Data provided:
═══

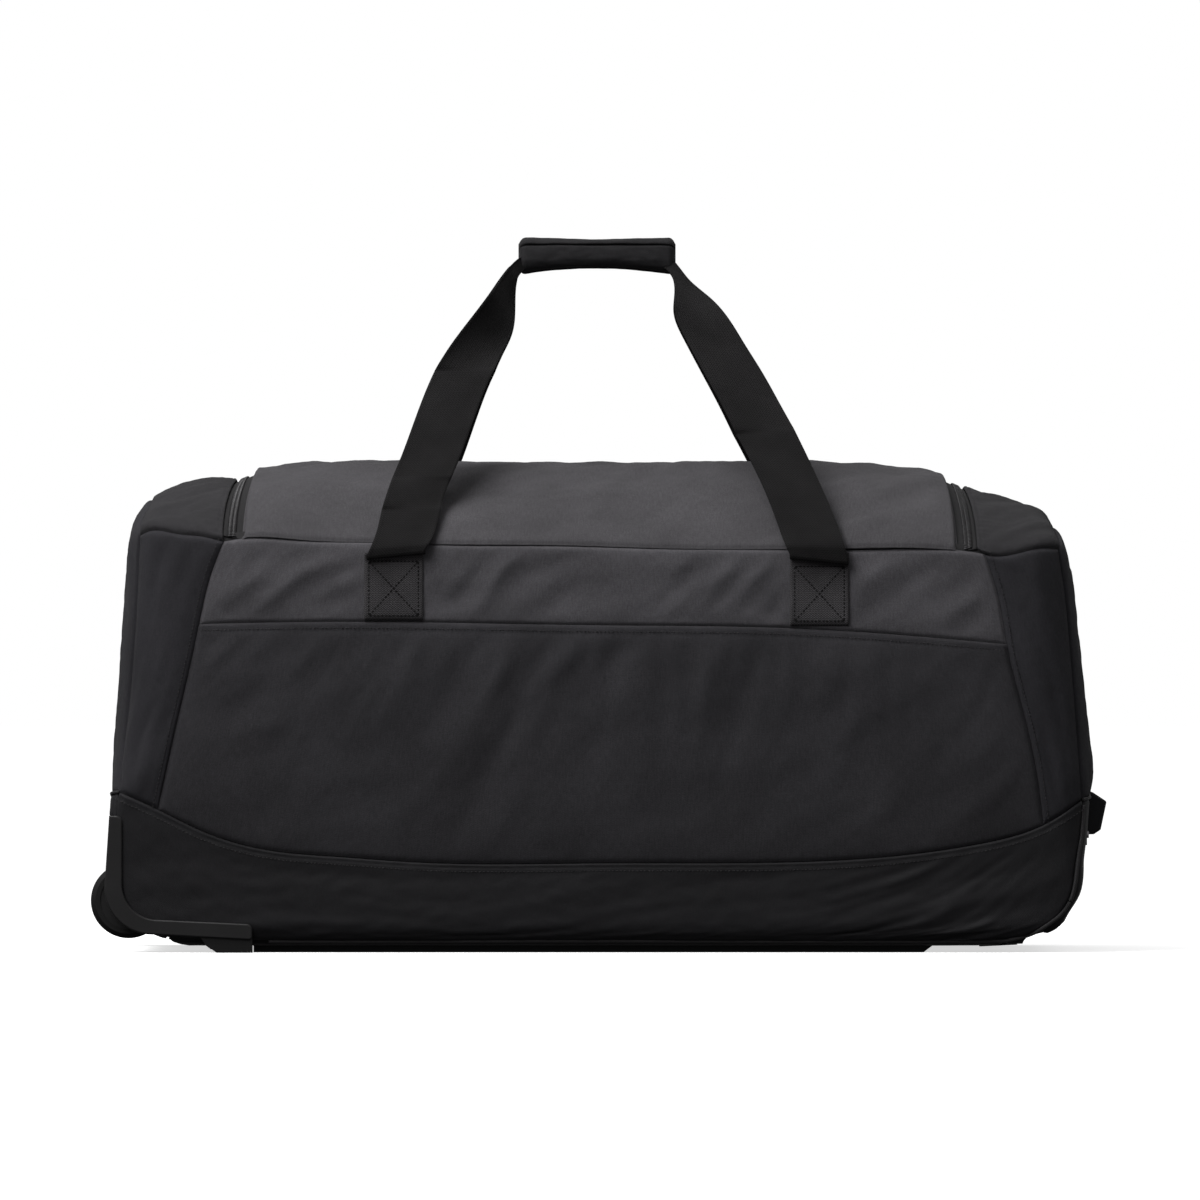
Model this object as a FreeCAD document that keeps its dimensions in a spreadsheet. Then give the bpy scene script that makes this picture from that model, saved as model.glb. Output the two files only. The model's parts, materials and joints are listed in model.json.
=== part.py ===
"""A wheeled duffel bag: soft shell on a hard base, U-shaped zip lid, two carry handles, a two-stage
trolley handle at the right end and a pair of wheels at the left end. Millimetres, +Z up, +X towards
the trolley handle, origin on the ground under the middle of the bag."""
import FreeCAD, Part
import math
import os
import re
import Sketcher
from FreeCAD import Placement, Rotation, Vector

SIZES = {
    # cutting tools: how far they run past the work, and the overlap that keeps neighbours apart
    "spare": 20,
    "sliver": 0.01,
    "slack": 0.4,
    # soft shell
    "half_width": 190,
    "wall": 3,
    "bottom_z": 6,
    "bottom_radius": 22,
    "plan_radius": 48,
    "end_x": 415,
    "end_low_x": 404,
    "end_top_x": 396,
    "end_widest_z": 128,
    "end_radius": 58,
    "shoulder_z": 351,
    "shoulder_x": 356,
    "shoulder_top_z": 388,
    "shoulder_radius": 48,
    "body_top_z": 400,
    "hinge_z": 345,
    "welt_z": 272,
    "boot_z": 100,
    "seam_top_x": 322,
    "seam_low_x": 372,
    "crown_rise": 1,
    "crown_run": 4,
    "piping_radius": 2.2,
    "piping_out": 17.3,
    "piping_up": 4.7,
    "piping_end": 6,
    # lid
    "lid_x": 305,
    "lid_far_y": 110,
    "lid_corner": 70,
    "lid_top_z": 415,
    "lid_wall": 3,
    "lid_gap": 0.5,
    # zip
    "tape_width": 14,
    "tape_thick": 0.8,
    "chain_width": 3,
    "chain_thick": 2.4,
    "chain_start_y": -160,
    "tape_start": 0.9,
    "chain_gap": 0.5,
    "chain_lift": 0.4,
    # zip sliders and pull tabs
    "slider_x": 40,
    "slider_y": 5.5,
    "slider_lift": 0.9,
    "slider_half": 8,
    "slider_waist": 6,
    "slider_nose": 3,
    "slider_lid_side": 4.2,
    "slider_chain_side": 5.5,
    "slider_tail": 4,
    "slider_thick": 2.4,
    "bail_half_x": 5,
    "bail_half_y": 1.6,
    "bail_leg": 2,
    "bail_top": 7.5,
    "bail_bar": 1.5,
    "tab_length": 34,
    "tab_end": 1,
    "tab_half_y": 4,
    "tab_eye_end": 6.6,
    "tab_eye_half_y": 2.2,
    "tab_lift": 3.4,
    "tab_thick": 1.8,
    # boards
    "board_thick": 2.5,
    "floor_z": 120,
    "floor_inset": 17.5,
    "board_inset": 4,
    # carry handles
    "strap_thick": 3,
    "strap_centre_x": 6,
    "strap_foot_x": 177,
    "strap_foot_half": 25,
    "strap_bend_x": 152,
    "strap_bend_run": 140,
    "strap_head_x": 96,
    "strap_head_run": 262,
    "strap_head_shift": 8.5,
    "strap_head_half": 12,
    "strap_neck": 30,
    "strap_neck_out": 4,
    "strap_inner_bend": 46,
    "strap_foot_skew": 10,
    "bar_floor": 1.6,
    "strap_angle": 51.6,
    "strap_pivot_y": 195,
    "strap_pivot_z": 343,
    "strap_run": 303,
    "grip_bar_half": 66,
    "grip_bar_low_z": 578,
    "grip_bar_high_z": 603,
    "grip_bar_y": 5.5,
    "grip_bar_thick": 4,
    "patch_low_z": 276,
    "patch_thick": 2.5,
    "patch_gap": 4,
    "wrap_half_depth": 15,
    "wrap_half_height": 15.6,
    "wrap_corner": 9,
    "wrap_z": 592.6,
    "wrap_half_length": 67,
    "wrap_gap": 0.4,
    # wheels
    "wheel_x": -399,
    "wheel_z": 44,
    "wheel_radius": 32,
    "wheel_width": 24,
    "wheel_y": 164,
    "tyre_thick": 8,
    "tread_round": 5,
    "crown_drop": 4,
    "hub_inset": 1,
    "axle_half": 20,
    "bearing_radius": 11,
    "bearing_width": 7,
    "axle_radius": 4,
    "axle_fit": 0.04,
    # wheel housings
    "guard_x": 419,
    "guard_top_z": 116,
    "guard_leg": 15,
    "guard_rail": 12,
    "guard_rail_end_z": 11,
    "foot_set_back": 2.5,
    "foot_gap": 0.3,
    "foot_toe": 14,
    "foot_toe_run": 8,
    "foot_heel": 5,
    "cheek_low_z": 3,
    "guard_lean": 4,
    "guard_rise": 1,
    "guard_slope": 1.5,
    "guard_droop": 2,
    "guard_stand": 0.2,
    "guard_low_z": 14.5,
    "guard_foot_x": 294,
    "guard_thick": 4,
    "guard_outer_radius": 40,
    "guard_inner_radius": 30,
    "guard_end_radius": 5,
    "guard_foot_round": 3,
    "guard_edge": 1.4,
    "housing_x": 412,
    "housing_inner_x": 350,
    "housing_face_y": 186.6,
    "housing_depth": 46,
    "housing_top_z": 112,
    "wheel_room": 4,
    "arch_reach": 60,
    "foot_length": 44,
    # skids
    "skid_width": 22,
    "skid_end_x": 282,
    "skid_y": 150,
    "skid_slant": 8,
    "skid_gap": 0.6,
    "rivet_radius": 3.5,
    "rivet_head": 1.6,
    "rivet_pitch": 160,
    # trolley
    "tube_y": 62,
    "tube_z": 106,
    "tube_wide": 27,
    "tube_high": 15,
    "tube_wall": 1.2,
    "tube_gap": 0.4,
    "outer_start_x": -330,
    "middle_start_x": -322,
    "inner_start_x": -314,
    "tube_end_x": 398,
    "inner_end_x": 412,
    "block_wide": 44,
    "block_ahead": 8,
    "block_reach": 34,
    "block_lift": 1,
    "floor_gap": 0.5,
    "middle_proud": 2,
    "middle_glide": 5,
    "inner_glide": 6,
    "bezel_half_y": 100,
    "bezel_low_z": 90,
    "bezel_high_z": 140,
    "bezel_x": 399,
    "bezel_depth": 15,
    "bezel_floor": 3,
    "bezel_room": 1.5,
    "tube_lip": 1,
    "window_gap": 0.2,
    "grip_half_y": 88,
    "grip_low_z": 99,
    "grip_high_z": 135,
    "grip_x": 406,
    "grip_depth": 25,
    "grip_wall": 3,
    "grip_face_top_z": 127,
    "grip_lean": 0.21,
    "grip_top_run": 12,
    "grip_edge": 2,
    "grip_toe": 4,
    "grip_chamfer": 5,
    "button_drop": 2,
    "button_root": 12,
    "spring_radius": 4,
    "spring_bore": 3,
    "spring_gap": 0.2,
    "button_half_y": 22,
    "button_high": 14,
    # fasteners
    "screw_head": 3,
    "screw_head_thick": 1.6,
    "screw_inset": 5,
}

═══

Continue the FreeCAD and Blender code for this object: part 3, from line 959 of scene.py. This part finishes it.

═══

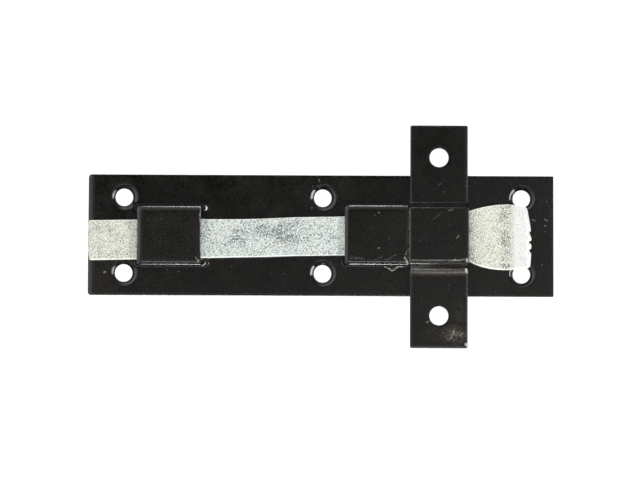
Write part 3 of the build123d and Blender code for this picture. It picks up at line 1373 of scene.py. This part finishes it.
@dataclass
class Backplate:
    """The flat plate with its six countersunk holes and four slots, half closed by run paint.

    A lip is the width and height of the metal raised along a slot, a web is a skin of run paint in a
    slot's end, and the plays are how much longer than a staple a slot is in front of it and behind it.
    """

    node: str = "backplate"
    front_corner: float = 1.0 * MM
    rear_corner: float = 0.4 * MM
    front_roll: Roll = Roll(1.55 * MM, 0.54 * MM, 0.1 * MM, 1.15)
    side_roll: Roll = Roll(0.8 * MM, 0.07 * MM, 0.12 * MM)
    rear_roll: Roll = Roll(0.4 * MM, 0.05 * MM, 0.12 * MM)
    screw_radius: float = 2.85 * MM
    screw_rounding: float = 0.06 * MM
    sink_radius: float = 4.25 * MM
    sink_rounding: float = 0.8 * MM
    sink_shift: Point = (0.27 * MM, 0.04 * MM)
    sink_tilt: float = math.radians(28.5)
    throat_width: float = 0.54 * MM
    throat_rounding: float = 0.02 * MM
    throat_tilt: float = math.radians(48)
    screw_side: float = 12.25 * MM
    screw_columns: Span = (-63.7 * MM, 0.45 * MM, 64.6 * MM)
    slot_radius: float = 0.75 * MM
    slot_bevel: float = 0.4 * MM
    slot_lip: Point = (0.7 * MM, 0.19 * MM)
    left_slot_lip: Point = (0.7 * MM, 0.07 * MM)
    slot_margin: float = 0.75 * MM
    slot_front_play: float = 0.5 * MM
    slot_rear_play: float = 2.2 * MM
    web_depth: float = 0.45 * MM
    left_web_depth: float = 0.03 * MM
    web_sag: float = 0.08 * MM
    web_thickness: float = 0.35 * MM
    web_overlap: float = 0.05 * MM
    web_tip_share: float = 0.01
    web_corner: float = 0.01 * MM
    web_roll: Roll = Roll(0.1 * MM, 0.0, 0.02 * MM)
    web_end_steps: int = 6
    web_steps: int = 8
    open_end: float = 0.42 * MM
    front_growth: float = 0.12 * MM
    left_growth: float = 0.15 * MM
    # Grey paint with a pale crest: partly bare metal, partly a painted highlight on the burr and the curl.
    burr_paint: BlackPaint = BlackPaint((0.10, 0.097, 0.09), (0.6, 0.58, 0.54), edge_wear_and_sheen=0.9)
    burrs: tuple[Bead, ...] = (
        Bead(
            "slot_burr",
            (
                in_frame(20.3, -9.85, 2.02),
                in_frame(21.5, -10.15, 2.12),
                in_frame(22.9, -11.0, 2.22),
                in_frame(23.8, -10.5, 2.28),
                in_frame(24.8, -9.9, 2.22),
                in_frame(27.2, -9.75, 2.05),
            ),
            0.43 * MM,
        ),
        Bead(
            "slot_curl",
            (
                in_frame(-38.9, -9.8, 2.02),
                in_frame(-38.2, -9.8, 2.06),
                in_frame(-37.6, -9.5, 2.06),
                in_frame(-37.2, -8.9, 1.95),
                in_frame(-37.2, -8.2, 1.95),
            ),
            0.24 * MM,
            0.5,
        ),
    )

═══

What the task asks:
Among the lines above, determine how many hold the word "Blender"; report the figure alone.

Final answer:
2